Friday, August 24, 2007

What Under Armour and Trojan Know About Gender-Specific Marketing

I spy a shifting perspective. A few traditionally male-oriented brands are connecting with the women's market in clever ways, and it is worth taking note of their approaches.

Take, for instance, the Under Armour and Trojan brands, which have launched recent ad campaigns that take a different tack.

In both cases, the brands have dialed into the specifics of the humor, tone, message, and design they know to be effective for their current, typically male market—but they have developed approaches that invite women into their conversation.

Under Armour launched an ad campaign for its women's sports apparel line that uses the tried-and-true, more hardcore masculine athlete approach—but with women as main characters.

In a June 18, Ad Age article Jeremy Mullman writes that an earlier Under Armour effort focused on the women's market included "bright lighting and sunny guitar riffs" that stood in stark contrast to the "darker, more intense football creative, which usually ended with an athlete screaming, 'We must protect this house.'" Turns out, women wanted the same thing, and that's why the brand is using the more masculine approach this time around.

Trojan's freshly launched television ad campaign, developed by Kaplan Thaler Group, centers on pigs (yes—the ugly, pinkish farm kind) with cell phones... who magically transform into "hot" guys when they think to buy a condom prior to a sexual encounter. The campaign is called "Evolve."

While there is broadcast network-related controversy over the effort's focus on preventing pregnancy rather than sexually transmitted diseases (a separate issue, obviously), what struck me was that the campaign is focused on inspiring sexually active young men and women (18-34) to be more responsible when in the moment. The humor and approach are decidedly more masculine, but I expect this campaign to resonate with everyone in that ad-savvy core market.

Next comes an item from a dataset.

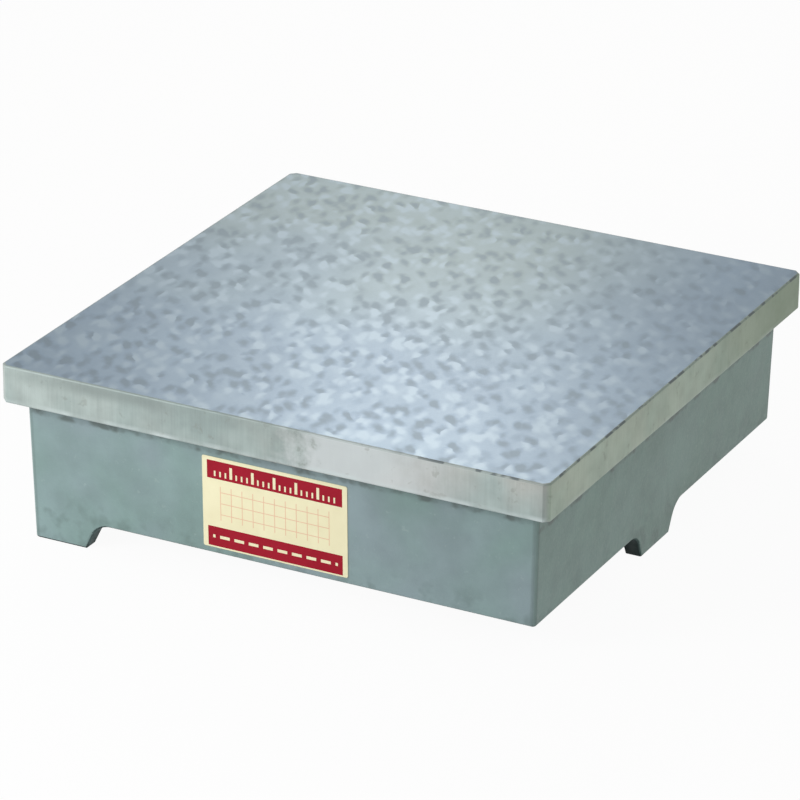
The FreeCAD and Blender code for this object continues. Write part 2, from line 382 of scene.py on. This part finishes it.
def make_ground_iron(clouding):
    """The machined rim: upright cutter marks, a painted sheen on the front, a painted light tint and
    shade on the right side, a darker top band, painted shade on the edge break, nicked edges and a
    painted highlight on the lower edge.
    """
    cool_metal = (0.360, 0.432, 0.418, 1.0)
    warm_metal = (0.408, 0.425, 0.402, 1.0)
    front_left_metal = (0.340, 0.424, 0.408, 1.0)
    right_painted_light_tint = (0.340, 0.442, 0.325, 1.0)
    front_painted_sheen = (0.60, 0.635, 0.645, 1.0)
    right_side_painted_shade = (0.190, 0.245, 0.170, 1.0)
    rust_spot = (0.20, 0.21, 0.18, 1.0)
    darker_top_band_and_edge_shade = (0.20, 0.24, 0.23, 1.0)
    nicked_metal = (0.10, 0.12, 0.125, 1.0)
    lower_edge_painted_highlight = (0.54, 0.61, 0.61, 1.0)
    cutter_marks_per_metre = (900.0, 900.0, 30.0)
    cutter_mark_depth = 0.00003

    material, tree, shader, place = start_material("ground_iron")
    across, along, level = split(tree, place)
    front = spread(tree, along, -RIM_FACE_FROM, -RIM_FACE_FULL)
    right = spread(tree, across, RIM_FACE_FROM, RIM_FACE_FULL)
    spots = noise(tree, place, 150.0, detail=3.0, roughness=0.6)
    wander = calculate(tree, "ADD", across, spread(tree, spots, 0.3, 0.7, -0.008, 0.008))

    # The bare metal: a little cooler at the front left, and a painted light tint, a little yellower,
    # on the right
    warmth = spread(tree, noise(tree, place, 24.0), 0.40, 0.60)
    metal = mix_colour(tree, warmth, cool_metal, warm_metal)
    cooled = multiply(tree, front, spread(tree, wander, 0.030, 0.0, 0.0, 0.65))
    metal = mix_colour(tree, cooled, metal, front_left_metal)
    metal = mix_colour(tree, multiply(tree, right, 0.45), metal, right_painted_light_tint)

    # Slow shading, upright cutter marks and a dull stretch on the front
    clouds = use_group(tree, clouding, Place=place, Patches_per_metre=26.0, Dark=0.82, Light=1.12)
    marks_place = move_vector(tree, "MULTIPLY", place, cutter_marks_per_metre)
    marks = noise(tree, marks_place, 1.0, detail=3.0, roughness=0.6)
    mark_shade = spread(tree, marks, 0.25, 0.75, 0.92, 1.06)
    dull = multiply(
        tree,
        front,
        spread(tree, wander, -0.120, -0.060, smooth=True),
        spread(tree, wander, 0.120, 0.090),
    )
    dull_shade = spread(tree, dull, 0.0, 1.0, 1.0, 0.92)
    shade = multiply(tree, clouds["Shade"], mark_shade, dull_shade)
    base = mix_colour(tree, 1.0, metal, shade, "MULTIPLY")

    # A stretch of the front with a painted sheen
    begun = spread(tree, wander, 0.004, 0.030, 0.0, 0.72, smooth=True)
    ended = spread(tree, wander, 0.122, 0.058, smooth=True)
    sheened = mix_colour(tree, multiply(tree, front, begun, ended), base, front_painted_sheen)
    # Painted shade with a yellow-green tint over the right side, strongest at its far end
    right_shade_share = multiply(tree, right, spread(tree, along, 0.02, 0.12, 0.16, 0.90))
    right_shaded = mix_colour(tree, right_shade_share, sheened, right_side_painted_shade)
    spot = spread(tree, spots, 0.30, 0.40, 1.0, 0.0, smooth=True)
    spotted = mix_colour(tree, multiply(tree, spot, 0.35), right_shaded, rust_spot)

    # The upper edge: a darker band along the top at the left, painted shade on the edge break, and
    # nicked at the right
    broken = spread(tree, level, TABLE_TOP - 1.1 * EDGE_BREAK, TABLE_TOP - 0.7 * EDGE_BREAK)
    near_top = (TABLE_TOP - 0.0095, TABLE_TOP - 0.0030)
    darker_top_band = multiply(
        tree,
        spread(tree, level, *near_top, 0.0, 0.55, smooth=True),
        spread(tree, wander, -0.040, -0.070, 0.25, 1.0),
        spread(tree, wander, 0.035, 0.015),
        spread(tree, wander, -0.15, -0.10, 0.50, 1.30),
    )
    dulled_share = calculate(tree, "MAXIMUM", darker_top_band, multiply(tree, broken, 0.6))
    dulled = mix_colour(tree, dulled_share, spotted, darker_top_band_and_edge_shade)
    nicks = spread(tree, noise(tree, place, 130.0, detail=1.0), 0.50, 0.56, 0.0, 0.9)
    nicks = multiply(tree, nicks, spread(tree, across, 0.065, 0.090))
    nicked = mix_colour(tree, multiply(tree, broken, nicks), dulled, nicked_metal)

    # The lower edge, with a painted highlight in places, more so on the front
    lower = spread(tree, level, TABLE_UNDERSIDE + 0.0032, TABLE_UNDERSIDE + 0.0012)
    highlight_bits = spread(tree, noise(tree, place, 70.0, detail=1.0), 0.42, 0.62, 0.15, 0.80)
    lower = multiply(tree, lower, highlight_bits, spread(tree, front, 0.0, 1.0, 0.25, 1.0))
    colour = mix_colour(tree, lower, nicked, lower_edge_painted_highlight)

    tree.links.new(colour, shader.inputs["Base Color"])
    rough = spread(tree, spots, 0.3, 0.7, 0.50, 0.40)
    rough = calculate(tree, "ADD", rough, multiply(tree, broken, 0.15))
    tree.links.new(rough, shader.inputs["Roughness"])
    shader.inputs["Metallic"].default_value = 0.4
    add_relief(tree, shader, marks, cutter_mark_depth)
    return material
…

What you see right away is that these efforts reach women (not all women everywhere, but those most likely to be customers) not by "girlifying" their marketing messages but by maintaining their perhaps more authentic masculine approach. Though remaining focused on their core customer, brands that have a male-leaning perspective but connect in this way with women do not unnecessarily exclude due to gender-specificity, as plenty of female-focused brands often do.

In both the Under Armour and Trojan cases, the brands may have taken a risk in using a more "masculine" approach while still targeting women. On the other hand, women who come across the ads could well see them as refreshingly realistic.

Nothing need be dumbed-down, flowered-up, or diluted. Indeed, women can be amazingly hardcore athletes who want to "protect this house," and so can they also respond to a very particular type of humor with regard to condom usage, for instance.